The British were incensed. The Victoria newspaper noted indignantly that "the all-absorbing question of the day is the clandestine landing of United States' soldiers on San Juan. No notice of their intention to take so unwise and impolitic a step was given to our government. But, like thieves in the night, they sought to plant themselves on an island over which we have exercised sovereignty many years, and to which, by every rule of right, and by a clear interpretation of the Treaty of 1846 we are lawfully entitled. We cannot but characterize this reckless attempt to endanger our peaceful relations, and possibly precipitate us into a war, as other than an act of treason to the age and mankind" ("The Topic ...").
The problem was that vague description in the Oregon Treaty of 1846 that could not, in fact, be clearly interpreted, as it did not recognize that there were at least two bodies of water that could be considered "the channel which separates" the mainland of the United States and Vancouver Island, one on each side of the San Juan archipelago. The British claimed that the waterway east of the islands, today's Rosario Strait, marked the limit of their territory, while the Americans claimed that the western channel, Haro Strait, was the boundary, and therefore the San Juan Islands were within United States jurisdiction.
Pickett wasted no time in setting up camp on San Juan Island not far from the split-log wharf and San Juan Town, a village of less than two dozen buildings where "the four B's of Booze, Broads, Beer, and Brawls held sway" (Crawford, 105-6). Just a few days after the landing, British visitors observed Warbass constructing a log building with stacks of provisions piled nearby awaiting the store's completion. In the next months, Warbass was declared by the U.S. military commander as the sole provisioner on the island, serving the military, settlers, Indians, and visitors alike.
Tensions between the two countries increased as some American military commanders and Douglas looked for excuses to escalate hostilities from verbal to armed combat. Fortunately, neither the British naval commander nor United States President James Buchanan (1791-1868) or General Winfield Scott (1786-1866), sent by Buchanan to intervene in the dispute, wanted to go to war over the mere shooting of a pig. Victoria's Daily Colonist expressed relief: "For a brief space, 'a speck of war' hung, meteor like, upon our northern border, but thanks be to wise heads and human hearts, it is now below the horizon, and 'tis hoped will rise no more" (December 15, 1859, p. 2).
Settler
The more he saw of San Juan Island, the more attractive Warbass found it as a place to put down roots. Because civil government on the island was almost nonexistent as long as the boundary issue remained unresolved, proper registration for homesteading was impossible, so early settlers took up squatters' claims on island property. Warbass purchased a farm including a farmhouse and prepared to develop his new property but found that he was competing with other claims that overlapped his. Although one of the claimants attempted to take him to court over the matter of ownership, the American military government dismissed the justice of the peace, and the matter never came to trial.

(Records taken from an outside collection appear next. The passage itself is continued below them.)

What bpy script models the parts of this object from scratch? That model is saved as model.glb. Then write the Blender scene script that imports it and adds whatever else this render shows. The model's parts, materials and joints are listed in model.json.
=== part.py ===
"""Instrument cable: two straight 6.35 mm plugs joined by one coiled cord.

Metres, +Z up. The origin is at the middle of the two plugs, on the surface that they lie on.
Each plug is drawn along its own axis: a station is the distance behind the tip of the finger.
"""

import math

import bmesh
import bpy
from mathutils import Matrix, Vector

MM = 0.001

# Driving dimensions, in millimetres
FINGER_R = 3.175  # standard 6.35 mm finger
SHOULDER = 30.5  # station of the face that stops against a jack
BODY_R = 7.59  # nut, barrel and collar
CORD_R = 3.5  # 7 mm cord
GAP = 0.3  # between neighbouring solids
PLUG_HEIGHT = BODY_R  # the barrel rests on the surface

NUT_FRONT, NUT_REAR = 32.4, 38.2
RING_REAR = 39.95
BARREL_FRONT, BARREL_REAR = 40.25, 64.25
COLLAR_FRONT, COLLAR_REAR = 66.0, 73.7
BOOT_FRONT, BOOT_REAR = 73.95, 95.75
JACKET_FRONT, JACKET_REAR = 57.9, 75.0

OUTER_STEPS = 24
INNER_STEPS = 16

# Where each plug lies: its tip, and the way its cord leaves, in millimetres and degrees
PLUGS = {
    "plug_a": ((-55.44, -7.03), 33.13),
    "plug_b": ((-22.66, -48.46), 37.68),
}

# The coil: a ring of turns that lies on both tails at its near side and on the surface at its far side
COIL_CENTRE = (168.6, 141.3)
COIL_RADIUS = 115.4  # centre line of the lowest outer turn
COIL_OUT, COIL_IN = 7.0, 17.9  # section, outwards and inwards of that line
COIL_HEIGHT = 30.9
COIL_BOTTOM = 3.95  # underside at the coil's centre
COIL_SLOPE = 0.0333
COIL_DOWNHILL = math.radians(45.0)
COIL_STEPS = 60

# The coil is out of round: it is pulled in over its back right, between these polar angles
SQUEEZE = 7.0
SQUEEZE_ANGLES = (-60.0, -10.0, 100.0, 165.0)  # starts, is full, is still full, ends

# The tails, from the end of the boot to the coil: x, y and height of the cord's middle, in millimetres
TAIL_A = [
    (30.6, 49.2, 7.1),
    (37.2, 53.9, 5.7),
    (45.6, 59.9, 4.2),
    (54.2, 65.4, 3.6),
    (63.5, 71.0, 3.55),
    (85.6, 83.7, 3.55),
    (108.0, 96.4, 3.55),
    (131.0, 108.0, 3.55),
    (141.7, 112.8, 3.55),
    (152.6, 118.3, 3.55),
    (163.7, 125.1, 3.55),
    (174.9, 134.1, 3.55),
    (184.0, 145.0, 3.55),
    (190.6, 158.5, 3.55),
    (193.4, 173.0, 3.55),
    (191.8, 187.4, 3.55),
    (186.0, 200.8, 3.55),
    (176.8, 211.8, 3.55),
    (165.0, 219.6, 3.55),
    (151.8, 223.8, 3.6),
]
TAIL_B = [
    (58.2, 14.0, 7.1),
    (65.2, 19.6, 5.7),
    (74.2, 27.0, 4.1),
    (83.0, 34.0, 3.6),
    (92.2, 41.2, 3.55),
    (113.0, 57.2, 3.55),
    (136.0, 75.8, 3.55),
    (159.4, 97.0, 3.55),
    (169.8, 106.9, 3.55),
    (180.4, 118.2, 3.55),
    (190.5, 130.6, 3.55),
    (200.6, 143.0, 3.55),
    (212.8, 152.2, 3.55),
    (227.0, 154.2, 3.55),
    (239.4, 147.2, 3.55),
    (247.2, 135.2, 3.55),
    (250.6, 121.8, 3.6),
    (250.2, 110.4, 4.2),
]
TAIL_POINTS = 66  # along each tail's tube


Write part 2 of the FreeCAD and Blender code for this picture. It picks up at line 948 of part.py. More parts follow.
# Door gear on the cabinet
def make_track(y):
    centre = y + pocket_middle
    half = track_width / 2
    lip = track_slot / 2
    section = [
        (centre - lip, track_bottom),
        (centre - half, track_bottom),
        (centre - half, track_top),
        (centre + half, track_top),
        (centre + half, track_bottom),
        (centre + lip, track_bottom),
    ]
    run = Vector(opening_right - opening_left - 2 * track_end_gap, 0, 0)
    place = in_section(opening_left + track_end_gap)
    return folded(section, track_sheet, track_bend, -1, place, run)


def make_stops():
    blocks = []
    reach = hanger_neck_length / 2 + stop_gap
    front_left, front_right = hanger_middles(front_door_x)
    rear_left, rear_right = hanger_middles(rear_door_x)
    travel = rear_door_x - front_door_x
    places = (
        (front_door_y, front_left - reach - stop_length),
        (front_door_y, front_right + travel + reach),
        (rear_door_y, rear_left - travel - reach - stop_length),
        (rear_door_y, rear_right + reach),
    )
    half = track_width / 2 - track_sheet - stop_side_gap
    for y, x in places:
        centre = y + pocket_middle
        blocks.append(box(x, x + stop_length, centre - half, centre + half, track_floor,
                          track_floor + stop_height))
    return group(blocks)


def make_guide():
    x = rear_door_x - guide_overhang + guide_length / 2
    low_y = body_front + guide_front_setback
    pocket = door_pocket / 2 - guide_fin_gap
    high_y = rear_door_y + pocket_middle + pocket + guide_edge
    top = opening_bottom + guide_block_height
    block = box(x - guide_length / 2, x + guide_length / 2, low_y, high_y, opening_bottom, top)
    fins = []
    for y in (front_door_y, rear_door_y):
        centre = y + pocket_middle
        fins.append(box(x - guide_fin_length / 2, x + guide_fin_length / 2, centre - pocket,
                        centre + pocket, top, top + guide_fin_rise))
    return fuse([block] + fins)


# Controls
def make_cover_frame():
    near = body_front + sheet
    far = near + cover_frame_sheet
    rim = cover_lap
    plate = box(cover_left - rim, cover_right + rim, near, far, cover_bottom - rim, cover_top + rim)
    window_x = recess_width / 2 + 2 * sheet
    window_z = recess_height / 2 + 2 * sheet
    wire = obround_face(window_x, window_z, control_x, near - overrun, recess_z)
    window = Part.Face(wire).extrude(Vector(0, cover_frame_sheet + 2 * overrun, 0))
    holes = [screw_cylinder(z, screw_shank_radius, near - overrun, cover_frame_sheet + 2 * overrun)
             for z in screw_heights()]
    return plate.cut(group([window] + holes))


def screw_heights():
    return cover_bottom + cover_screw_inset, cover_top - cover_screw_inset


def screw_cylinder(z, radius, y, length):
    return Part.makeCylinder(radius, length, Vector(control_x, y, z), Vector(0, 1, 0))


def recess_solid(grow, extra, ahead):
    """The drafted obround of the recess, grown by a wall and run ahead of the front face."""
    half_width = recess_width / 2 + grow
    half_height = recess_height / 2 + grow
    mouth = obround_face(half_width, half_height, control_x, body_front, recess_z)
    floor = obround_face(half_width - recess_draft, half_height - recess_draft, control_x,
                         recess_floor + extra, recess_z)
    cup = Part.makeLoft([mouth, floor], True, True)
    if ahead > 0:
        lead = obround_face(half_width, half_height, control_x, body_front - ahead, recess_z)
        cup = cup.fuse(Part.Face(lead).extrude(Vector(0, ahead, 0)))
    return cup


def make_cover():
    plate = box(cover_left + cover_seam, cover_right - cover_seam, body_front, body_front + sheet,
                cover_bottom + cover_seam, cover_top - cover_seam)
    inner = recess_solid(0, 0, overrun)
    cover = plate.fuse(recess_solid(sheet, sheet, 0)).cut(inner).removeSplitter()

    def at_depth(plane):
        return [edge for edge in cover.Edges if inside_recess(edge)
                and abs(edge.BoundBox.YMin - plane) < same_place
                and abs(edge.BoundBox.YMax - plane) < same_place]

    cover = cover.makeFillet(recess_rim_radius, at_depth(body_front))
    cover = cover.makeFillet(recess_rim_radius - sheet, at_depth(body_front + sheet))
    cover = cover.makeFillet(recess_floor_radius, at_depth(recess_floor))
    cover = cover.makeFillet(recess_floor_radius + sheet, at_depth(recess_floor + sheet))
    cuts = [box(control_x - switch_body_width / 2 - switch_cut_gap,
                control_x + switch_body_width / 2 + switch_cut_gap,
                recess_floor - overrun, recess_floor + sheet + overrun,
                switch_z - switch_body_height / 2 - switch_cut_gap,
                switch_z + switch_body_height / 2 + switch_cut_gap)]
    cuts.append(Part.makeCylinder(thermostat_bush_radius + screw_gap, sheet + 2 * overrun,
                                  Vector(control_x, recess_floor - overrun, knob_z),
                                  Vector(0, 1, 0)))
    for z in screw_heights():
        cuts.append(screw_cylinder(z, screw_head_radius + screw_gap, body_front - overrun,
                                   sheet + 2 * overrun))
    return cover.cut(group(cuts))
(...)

Warbass quickly became a well-regarded member of the community at a time when the total island population was so small that his reputation was spread through almost daily encounters in his store with both American and British military personnel and settlers. According to an account published in an island newspaper decades later:
"The officers of both camps grew to love and respect the sturdy sutler, and this respect they cherished for many years afterward. He secured a large portrait of Gen. Pickett ... . [In later years] other pictures were sent to him by both the British and American officers, and usually each piece was backed by some message of endearment" ("Monuments ...").
From the American point of view the San Juan Islands, often designated the "disputed islands" in census and other official documents, were nominally considered part of Whatcom County, and in 1860 Warbass was elected as the island's representative from Whatcom County to the territorial legislature. In 1862, as the settlers chafed under the often erratic and seemingly arbitrary rulings of the current justice of the peace (who conducted business from a San Juan Town barroom), Warbass was entrusted by his fellow islanders with the task of composing a letter to the military commander at Fort Vancouver asking for redress. "'American settlers would be contented to have the laws of Washington territory in full force, and with rigid vigor executed,'" he assured the commander, "'but are prepared to believe that the general will agree with them that under the law as executed by Mr. [E. T.] Hamblet we have something other than the laws of our country'" (Richardson, 119).
In 1864 Warbass went south to Oregon with the intention of purchasing sheep to stock his homestead. The expedition did not go as planned; adventures intervened; and Warbass did not return to the island until 1872, just as the boundary dispute was being decided, through the mediation of Kaiser Wilhelm I (1797-1888) of Germany, in favor of the United States. When islanders protested the personal property taxes immediately imposed by Whatcom County on its newest residents (the islands no longer being in dispute, but now an official part of Whatcom County), Warbass strongly concurred that the islands should be able to fix their own taxes and handle their own affairs. Within months, Warbass organized an effort to have the Whatcom County representative in the territorial legislature push through a law creating a separate San Juan County, the smallest in the territory. By 1873 he had homesteaded property on behalf of the county government for establishment of a suitable county seat on Friday's Bay, named for the HBC sheepherder who had tended his flocks on the prairie just to the west. The peaceful shore of this deep, tree-lined harbor on the island's east coast several miles north of rowdy San Juan Town seemed to Warbass to be an excellent site for the county government offices, for commerce, and for family settlement.
During the next 33 years until his death in 1906 at the age of 81, Edward Warbass continued to play a variety of important roles in the development of the community of Friday Harbor and of San Juan Island. He brought the first post office to Friday Harbor, served as the first county auditor, was a justice of the peace, and served as the deputy collector of customs at Roche Harbor on the north end of the island. He was active in politics and took a firm stand against the small group of Republicans who, he felt, took insufficient care in using taxpayers' funds and were determined to maintain control for their own interests against the will and well-being of the citizens of the county. He homesteaded land at the border of Friday Harbor where he lived in the house that had been Captain Pickett's residence at American Camp -- dismantled, moved and rebuilt. There he entertained friends, developed commercial interests, and, in his last years, enjoyed the status of a well-respected and cherished community elder. Although he certainly could not have foreseen its importance, the day he first stepped ashore on San Juan Island marked the beginning of a long and distinguished life as one of the island's most esteemed pioneers.